Furthermore, it is likely that the superior and inferior facets (which make up the zygapophyseal joint behind your spinal nerve), which are the other part of the spinal structure upon which you stand, are worn down due to excessive friction created by the weight shift coming from a collapsed disc.

The assessment of all three surgeons to whom I have spoken (one of whom I skied with on Saturday’s delicious powder day, a total surprise storm!) is that my spine is too far gone for a disc replacement, that there is likely very little range of motion left in the joint as is, and that fusion has likely begun.

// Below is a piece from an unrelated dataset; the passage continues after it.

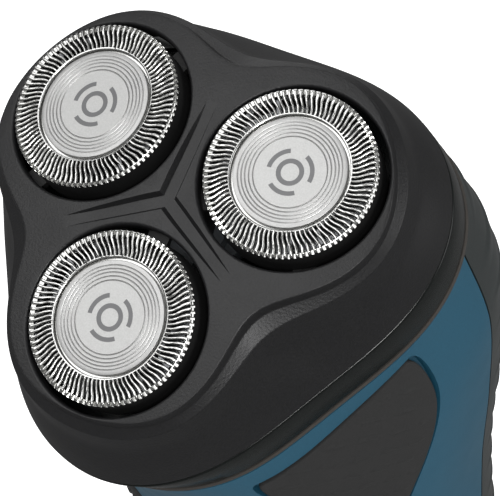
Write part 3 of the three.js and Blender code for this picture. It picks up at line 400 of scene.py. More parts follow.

The further assessment is that I am too far gone, and my vertebral environment too unstable (too much intervertebral motion to do a disc replacement.)

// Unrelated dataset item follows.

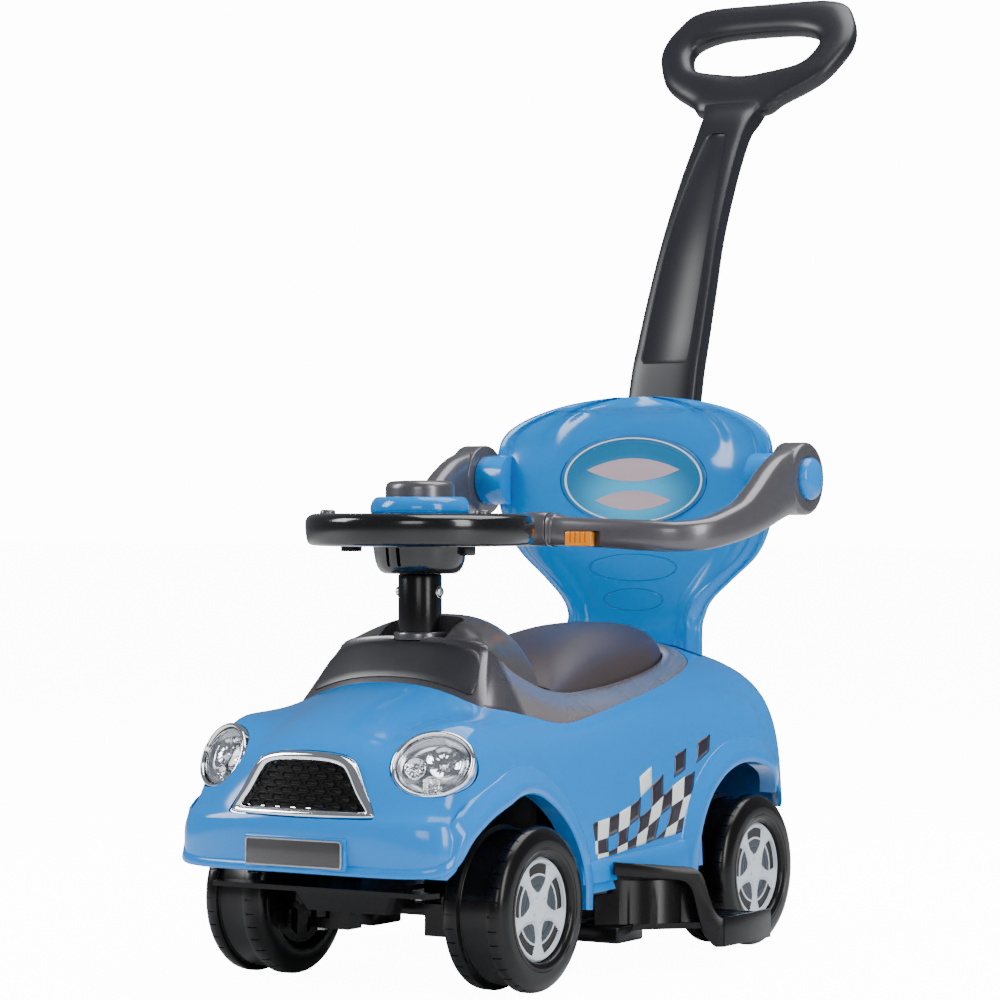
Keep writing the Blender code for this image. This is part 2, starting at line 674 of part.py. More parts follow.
def build_cockpit(parent, tree):
    """Grey surround with the windscreen, the dash hump behind it and the bin under the seat."""
    loop = surround_loop(tree)
    rings = [surround_section(o, i, 1.0 if o.y < -185 else 2.6) for o, i in loop]
    surround = finish_object("cockpit_surround", loft(rings, closed_path=True), "silver_grey", parent)
    boolean(surround, [cylinder((0, COLUMN_Y, 260), (0, COLUMN_Y, 320), COLLAR_R + CLEAR, 24)], "DIFFERENCE")
    smooth_by_angle(surround)
    rings = []
    reach = 2 * SURROUND_STEPS
    for k in range(-reach, reach + 1):
        section = surround_section(*loop[k % len(loop)], 1.0)
        slope = (section[3] - section[0]).normalized()
        across = Vector((-slope.y, slope.x, 0)).normalized()
        outward = slope.cross(across) if slope.cross(across).z > 0 else across.cross(slope)
        tight = 0.10 if abs(k) == reach else 0.0
        low, high = section[0].lerp(section[1], 0.40 + tight), section[2].lerp(section[3], 0.45 - tight)
        line = [low, section[1], section[2], high]
        rings.append([p + outward * 0.4 for p in line] + [p + outward * 1.7 for p in reversed(line)])
    finish_object("windscreen_panel", loft(rings, cap_start=True, cap_end=True), "panel_grey", parent)

    rings = []
    for y, ridge in HUMP_ROWS:
        width, foot = cockpit_edge(y)
        rings.append(hump_ring(y, width - 0.8, foot + 1.0, ridge, 5))
    for y in (-89.5, SEAT_HINGE[0] + 2.8):
        width, _ = cockpit_edge(y)
        rings.append(hump_ring(y, width - 0.8, SHELF_TOP, SHELF_TOP, 5))
    hump = finish_object("dash_hump", loft(rings, cap_start=True, cap_end=True), "gunmetal", parent, 40)
    rings = []
    for y, ridge in HUMP_ROWS[1:-1]:
        width, foot = cockpit_edge(y)
        ring = hump_ring(y, width - 4.0, foot, min(ridge - 3.5, 279.0), 5)
        rings.append([Vector((p.x, p.y, p.z - 10.0)) if p.z == SHELF_BOTTOM else p for p in ring])
    half_w, back, floor = POCKET
    cuts = [loft(rings, cap_start=True, cap_end=True),
            prism(round_rect((-half_w, -190), (half_w, back), 9, 2), floor, 330),
            cylinder((0, COLUMN_Y, 200), (0, COLUMN_Y, 320), COLUMN_R + CLEAR, 20)]
    boolean(hump, cuts, "DIFFERENCE")
    hinge_y, hinge_z = SEAT_HINGE
    knuckles = []
    for sign in (-1, 1):
        low_x, high_x = span(sign, 20, 40)
        knuckles.append(box((low_x, hinge_y - 3.2, SHELF_TOP - 2), (high_x, hinge_y + 2.7, hinge_z)))
        knuckles.append(cylinder((sign * 20, hinge_y, hinge_z), (sign * 40, hinge_y, hinge_z), 3.6, 10))
    boolean(hump, knuckles, "UNION")
    boolean(hump, [cylinder((-60, hinge_y, hinge_z), (60, hinge_y, hinge_z), 1.9, 8)], "DIFFERENCE")
    smooth_by_angle(hump, 40)

    walls = [(0.0, 118.0, 8.0), (0.0, 221.0, 12.0), (6.0, 221.0, 14.0), (6.0, 223.5, 14.0),
             (-2.5, 223.5, 10.0), (-2.5, 120.5, 6.0)]
    rings = []
    for grow, z, radius in walls:
        outline = round_rect((-56 - grow, -44 - grow), (56 + grow, 150 + grow), radius)
        rings.append([Vector((x, y, z)) for x, y in outline])
    finish_object("storage_bin", loft(rings, cap_start=True, cap_end=True), "black", parent)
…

This of course is a contradiction, because if my spine was in danger of fusing any time soon, it would have done so during the last 28 years that I have had bone to bone contact, or during the last 16 years that I have had significant spondilolisthesis. The true state of the matter is that I have done such a good job of keeping my vertebrae moving that these doctors, and spinal medicine in general, have no fully coherent solution for me.

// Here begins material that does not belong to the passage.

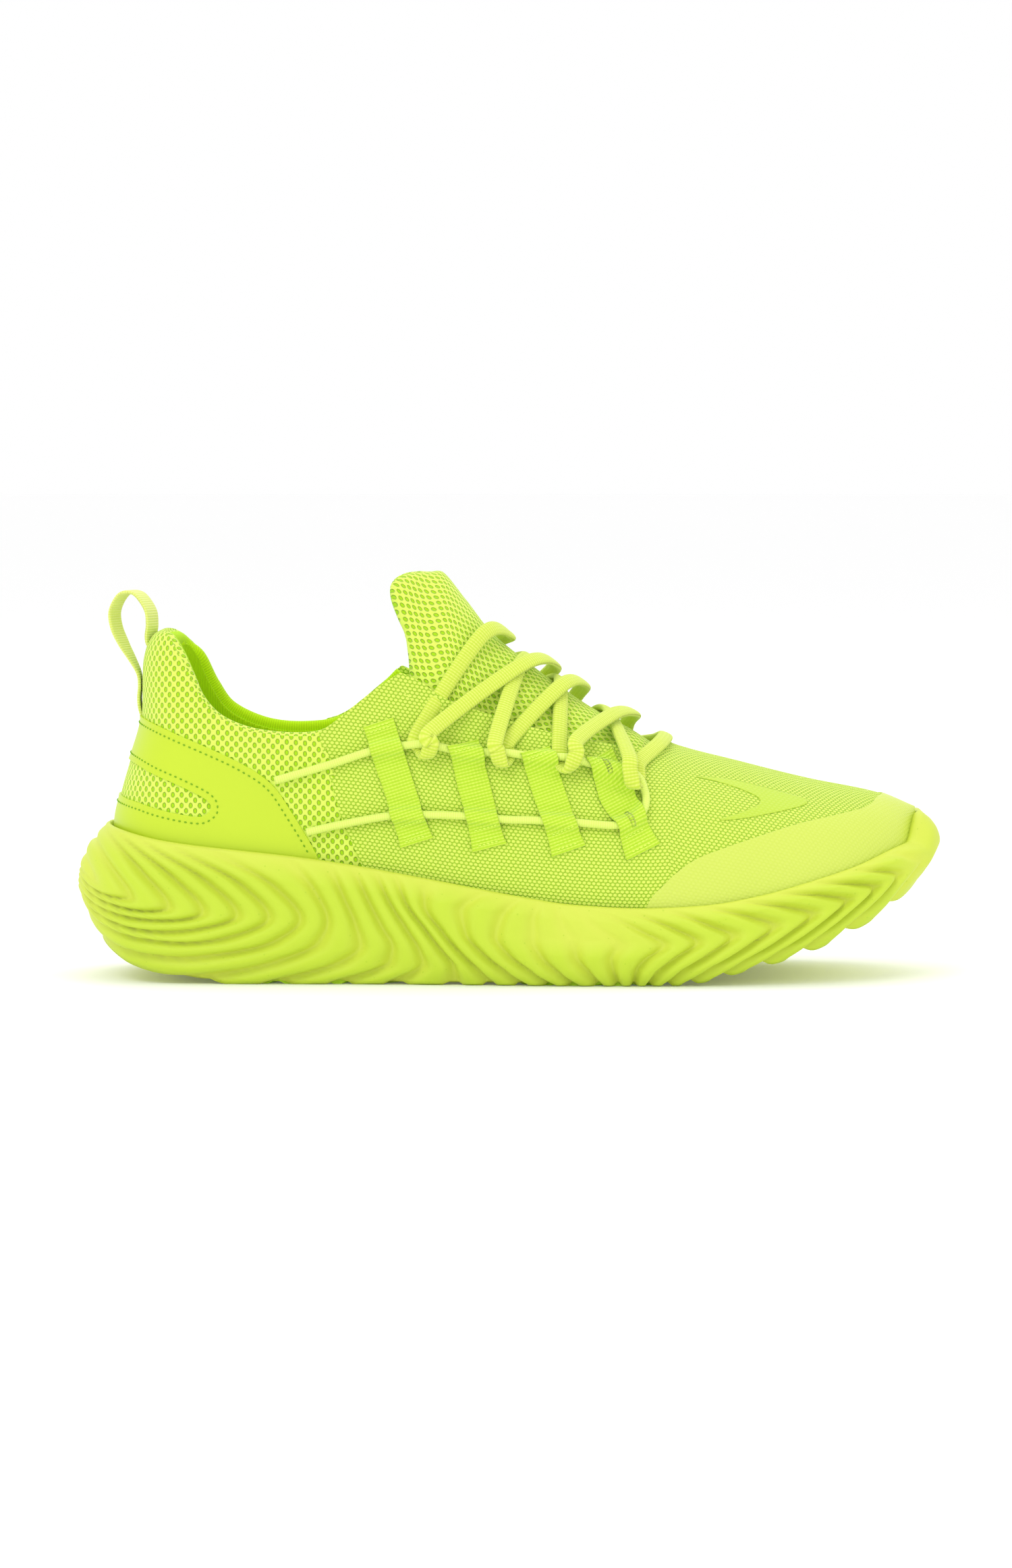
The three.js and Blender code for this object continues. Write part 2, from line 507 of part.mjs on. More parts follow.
add("midsole", midsole, "foam");
add("outsole_heel", tread(46, 120, 0.86), "rubber");
add("outsole_forefoot", tread(146, 216, 0.86), "rubber");
add("strobel_board", strobelBoard, "board");
add("insole", insole, "lining");
add("heel_quarter", heelQuarter, "mesh");
add("heel_counter", heelCounter, "board");
add("collar_padding", collarPadding, "lining");
add("heel_lining", heelLining, "lining");
add("vamp", vamp, "knit");
add("vamp_lining", vampLining, "lining");
add("toe_puff", toePuff, "board");
add("heel_overlay", heelOverlay, "film");
add("toe_overlay", toeOverlay, "film");
add("tongue_base", tongueBase, "mesh");
add("tongue_flap", tongueFlap, "mesh");
add("lace", lace, "webbing");
add("aglet_1", aglet(lacePoints[0], lacePoints[1]), "plastic");
add("aglet_2", aglet(lacePoints.at(-1), lacePoints.at(-2)), "plastic");
add("pull_tape", pullTape, "webbing");
add("pull_loop", pullLoop, "webbing");
for (const [side, label] of [[-1, "lateral"], [1, "medial"]]) {
  add(`side_cord_${label}`, sideCord(side), "webbing");
  add(`chevron_${label}`, chevron(side), "film");
  strapLines.forEach((line, i) => add(`strap_${label}_${i + 1}`, strap(line, side), "webbing"));
}

// The origin is under the middle of the shoe, on the ground.
const box = new THREE.Box3().setFromObject(shoe);
shoe.position.set(-(box.min.x + box.max.x) / 2, -(box.min.y + box.max.y) / 2, -box.min.z);
export default shoe;
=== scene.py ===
"""A neon running shoe on a pale floor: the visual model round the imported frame."""
import math

import bmesh
import bpy
import numpy as np
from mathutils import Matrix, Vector


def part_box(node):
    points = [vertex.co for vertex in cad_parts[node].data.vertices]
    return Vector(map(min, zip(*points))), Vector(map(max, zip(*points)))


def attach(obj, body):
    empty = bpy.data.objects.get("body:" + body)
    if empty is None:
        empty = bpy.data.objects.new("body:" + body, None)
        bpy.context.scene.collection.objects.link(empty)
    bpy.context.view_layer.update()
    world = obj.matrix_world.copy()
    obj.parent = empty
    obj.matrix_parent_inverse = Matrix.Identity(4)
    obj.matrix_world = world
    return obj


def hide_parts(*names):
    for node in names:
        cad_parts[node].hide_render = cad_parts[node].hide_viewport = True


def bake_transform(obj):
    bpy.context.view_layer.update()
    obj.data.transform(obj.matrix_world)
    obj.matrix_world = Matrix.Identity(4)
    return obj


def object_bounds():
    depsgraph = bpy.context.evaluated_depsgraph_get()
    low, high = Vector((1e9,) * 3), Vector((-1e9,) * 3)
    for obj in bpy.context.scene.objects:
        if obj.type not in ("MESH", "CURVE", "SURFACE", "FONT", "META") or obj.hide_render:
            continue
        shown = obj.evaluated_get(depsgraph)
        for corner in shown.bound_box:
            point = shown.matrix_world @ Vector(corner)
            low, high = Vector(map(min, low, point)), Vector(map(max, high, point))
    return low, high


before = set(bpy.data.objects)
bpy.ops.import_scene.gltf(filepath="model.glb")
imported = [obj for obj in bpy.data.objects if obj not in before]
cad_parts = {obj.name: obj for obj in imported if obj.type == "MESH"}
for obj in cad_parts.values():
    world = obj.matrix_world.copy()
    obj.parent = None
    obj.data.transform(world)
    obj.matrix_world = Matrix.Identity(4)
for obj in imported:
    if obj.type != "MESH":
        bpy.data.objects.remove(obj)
CAD_LOW, CAD_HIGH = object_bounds()

# ---- The design's own units: millimetres from the heel's rearmost point ----
LOOP_LOW, LOOP_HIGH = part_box("pull_loop")
SHIFT = np.array([-CAD_LOW[0] * 1000, -(LOOP_LOW[1] + LOOP_HIGH[1]) * 500, 0.0])


def to_frame(points):
    """Design millimetres to frame metres."""
    return (np.asarray(points, float) - SHIFT) / 1000


# ---- Camera: a long lens, a little above level with the shoe's side ----
VIEW_HEIGHT = 0.5575  # metres seen across the picture's long side
CAMERA_DISTANCE = 1.86
CAMERA_RISE = math.radians(3.5)
SENSOR = 36.0
camera_data = bpy.data.cameras.new("camera")
camera_data.sensor_width = SENSOR
camera_data.lens = SENSOR * CAMERA_DISTANCE / VIEW_HEIGHT
camera = bpy.data.objects.new("camera", camera_data)
bpy.context.collection.objects.link(camera)
AIM = Vector((-0.0008, 0.0, 0.0675))
BACK = Vector((0, -math.cos(CAMERA_RISE), math.sin(CAMERA_RISE)))
camera.location = AIM + BACK * CAMERA_DISTANCE
camera.rotation_mode = "QUATERNION"
camera.rotation_quaternion = (-BACK).to_track_quat("-Z", "Y")
bpy.context.scene.camera = camera


# ---- Curves ----
def curve(points):
    """A smooth monotone function through (x, value) stations."""
    xs, ys = np.array(points, float).T
    slopes = np.diff(ys) / np.diff(xs)
    tangents = np.concatenate([slopes[:1], np.zeros(len(xs) - 2), slopes[-1:]])
    for i in range(1, len(xs) - 1):
        before, after = slopes[i - 1], slopes[i]
        tangents[i] = 0 if before * after <= 0 else 2 * before * after / (before + after)

    def value(x):
        x = np.clip(np.asarray(x, float), xs[0], xs[-1])
        i = np.clip(np.searchsorted(xs, x, side="right") - 1, 0, len(xs) - 2)
        h = xs[i + 1] - xs[i]
        t = (x - xs[i]) / h
        return (
            ys[i] * (1 + 2 * t) * (1 - t) ** 2 + tangents[i] * h * t * (1 - t) ** 2
            + ys[i + 1] * t * t * (3 - 2 * t) + tangents[i + 1] * h * t * t * (t - 1)
        )

    return value


def distance_along(points):
    """How far along a line of points each of them lies."""
    return np.concatenate([[0], np.cumsum(np.linalg.norm(np.diff(points, axis=0), axis=1))])


def unit(vectors):
    """Vectors brought to length 1 along their last axis."""
    return vectors / np.maximum(np.linalg.norm(vectors, axis=-1, keepdims=True), 1e-9)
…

I will not accept a fusion solution at this point. I have only had one fusion patient tell me “do it, it was amazing for me.” The rest of them said “avoid it as long as you can” and one surgeon told me that basically once you fuse one set of vertebrae, you have about five years before you need to deal with another.

The solution offered by the surgeon I met with this week is one that I like. It is not what I was hoping for, but it is a two part solution that can be executed in an either/or/both scenario. The first part of the solution is intuitive, mechanical, and solution-oriented, and that is to simply do a minimally invasive procedure, and basically grind away some bone in the nerve gap, unrestricting the nerve in a permanent way.

This is very attractive to me, and my only concern is, what if it is those bits of bone that are keeping my spine from slipping further?  I will of course ask this of my surgeon during a follow-up appointment.

The second part of the solution will require some research, and it is called a “coflex” device.  It is a “C” shaped piece of metal that sits in the dorsal gap where the interspinous ligament would be, grabbing the bone on both sides, opening the zygapophyseal joint, providing room for the nerve to thrive, and providing some stability from a sliding vertebral gap.

While this would support the separation of vertebrae and will allow for some rotation and rocking back and forth (it would in fact provide a pivot for back arching, which would be really nice), it could cause a restriction of motion significant enough to allow those vertebrae to actually fuse together, which is something that I do not want. It could also cause the spinous processes (that bone bit that makes the bumps on our backs) to fuse to it and each other (not my ideal).

The question I have for the surgeon is: has the coflex ever been used in conjunction with a disc replacement? The coflex could provide the stability necessary to avoid slippage, while the disc replacement would separate the vertebrae, relieve pressure on the nerve, and allow for full motion.

I have a lot of thinking and a lot of research to do, but at least now I know that if chiropractic care will not provide a solution, at the very lease I can get surgery to open up the nerve gap, and provide myself some relief from the hip pain and nerve inflammation.